Shane: I’d say it’s pretty much the same. The only things that have changed are the technical factors. Having a TV screen so the director can see what’s being filmed. Post production expertise. CGI. New lighting. But basically the movie making is the same.
Stewart: A good time to talk about your humorous autobiography. From what I understand ‘Always The Bad Guy’ is actually something of a misnomer. I have to ask the relevant question at this point, however. Do nice guys playing bad guys always get to wear the best costumes?
Shane: The bigger the star the better the costume. Play a cameo and you usually get thrown something pretty ordinary. But if you’re Jeremy Irons, you get looked after. Whether you’re a good guy or bad guy.
Stewart: Talking of sartorial evil I’ve always felt that you could have played Alex in ‘A Clockwork Orange.’ Like McDowell you emanate convivial menace. The sort of smile that seems to say ‘I’ll either take your granny for tea or leave her for dead in a dumpster.’ One of your best psychotic portrayals was in Hammer’s ‘Straight On Till Morning.’ It had a pessimistic and nasty charge. I wonder if it’s a movie you think of with affection?

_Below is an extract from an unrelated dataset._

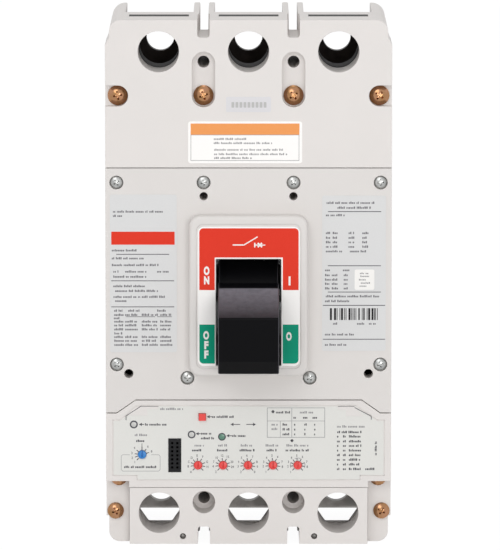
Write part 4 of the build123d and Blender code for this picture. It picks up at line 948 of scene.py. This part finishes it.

Shane: Absolutely. It started my career off. I learned so much from Peter Collinson and Rita. It was basically a two-hander and to play such a demanding role so young is wonderful. I remember the first day of the shoot. I had to play the last scene of the film where I sit on the stairs while Rita listens to my killing tapes. I had to dissolve into tears and sob for three minutes. So we simply set up the scene. It was 8.15 in the morning. Peter said ‘You come out the door, sit down and then we’ll play you the tape. React to it and have a nervous breakdown. Okay?’ Don’t know how I did it, but somehow I did.
Stewart: Finally, what was the best prop you’ve ever stolen/appropriated/been presented with from the set of one of your movies?
Shane: The picture of Dorian Gray was given to me at the end of the American ABC shoot. I have it on the hall stairs. It’s the same (Goddamit!!!) and I am aging. Also, Sir Alec Guinness’ directors chair, given to me at the end of ‘Chatterley’ by the props department.